# Work required
Repeat every line, exactly, from the very first through the one where "NEAR = 1e-3" appears. Add nothing else.

# Dataset content
════════

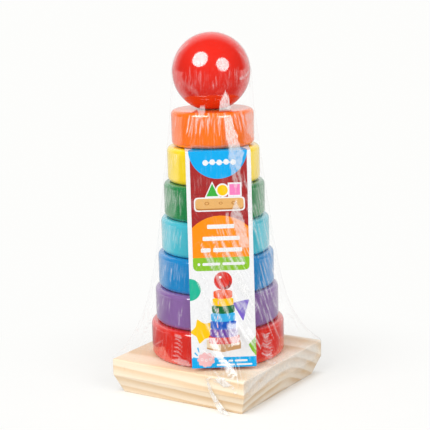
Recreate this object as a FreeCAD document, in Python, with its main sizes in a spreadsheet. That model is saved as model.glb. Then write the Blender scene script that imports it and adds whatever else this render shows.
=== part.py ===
"""A stacking ring toy in its shop wrapping, built piece by piece.

Units are millimetres and +Z is up. The origin is the centre of the base's underside.
The base's long-grain face looks along -Y, and its end-grain face looks along +X.
"""
import FreeCAD
import Part
import Sketcher
import math
import os

V = FreeCAD.Vector
UP = V(0, 0, 1)
NEAR = 1e-3                      # how closely an edge must match when it is picked out

# ---------------------------------------------------------------- driving sizes
SIZES = {
    "base_side": 100.0,          # the square pine board
    "base_thickness": 23.0,
    "bevel_rise": 12.4,          # the bevel under the board's four sides
    "bevel_inset": 4.9,
    "base_edge_radius": 1.0,
    "peg_diameter": 15.0,        # the dowel glued into the board
    "peg_top": 205.0,            # height of the dowel's end above the table
    "peg_end_radius": 4.0,
    "socket_depth": 15.0,
    "socket_clearance": 0.05,    # radial glue gap round the dowel
    "bore_diameter": 17.0,       # the hole through every ring
    "bore_chamfer": 0.8,
    "ring_height": 22.7,
    "ring_edge_radius": 3.0,
    "seat_gap": 0.05,            # between one loose piece and the next
    "red_diameter": 86.5,
    "purple_diameter": 80.0,
    "blue_diameter": 75.0,
    "turquoise_diameter": 69.7,
    "green_diameter": 64.8,
    "yellow_diameter": 59.2,
    "orange_diameter": 52.8,
    "ball_diameter": 49.7,
    "ball_centre": 206.1,
    "ball_hole_diameter": 16.0,
    "ball_hole_chamfer": 0.6,
    "card_width": 40.4,          # the printed card: a panel, and a flap folded under the top ring
    "card_thickness": 0.35,
    "card_standoff": 30.4,       # from the peg's axis to the fold
    "card_drop": 134.4,          # from the fold down to the lower edge
    "card_kick": 16.3,           # how much further out the lower edge stands
    "card_fold_radius": 0.6,
    "card_flap_end": 16.0,       # how far the flap runs past the peg's axis
    "card_facing": 35.0,         # degrees the card is turned from -Y towards +X
    "card_sideways": 1.75,       # how far the card sits off centre, along its width
    "film_wall": 0.3,            # the clear shrink film
    "film_gap": 0.4,             # from the film to the board and the ball
    "film_slack": 1.0,           # from the film's outside to the rings and the card
    "film_card_margin": 1.6,     # how far the film's span is wider than the card, each side
    "film_hem": 11.0,            # height of the film's lower edge
    "film_corner_reach": 71.3,   # out to the film's corners at the board's top
    "film_corner_fade": 19.0,    # how fast those corners close in with height
    "film_side_fade": 9.0,       # how fast its sides close in with height
}
RINGS = ("red", "purple", "blue", "turquoise", "green", "yellow", "orange")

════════

# Worked solution
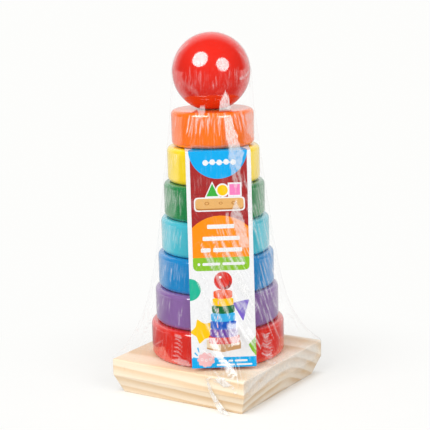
Recreate this object as a FreeCAD document, in Python, with its main sizes in a spreadsheet. That model is saved as model.glb. Then write the Blender scene script that imports it and adds whatever else this render shows.
=== part.py ===
"""A stacking ring toy in its shop wrapping, built piece by piece.

Units are millimetres and +Z is up. The origin is the centre of the base's underside.
The base's long-grain face looks along -Y, and its end-grain face looks along +X.
"""
import FreeCAD
import Part
import Sketcher
import math
import os

V = FreeCAD.Vector
UP = V(0, 0, 1)
NEAR = 1e-3                      # how closely an edge must match when it is picked out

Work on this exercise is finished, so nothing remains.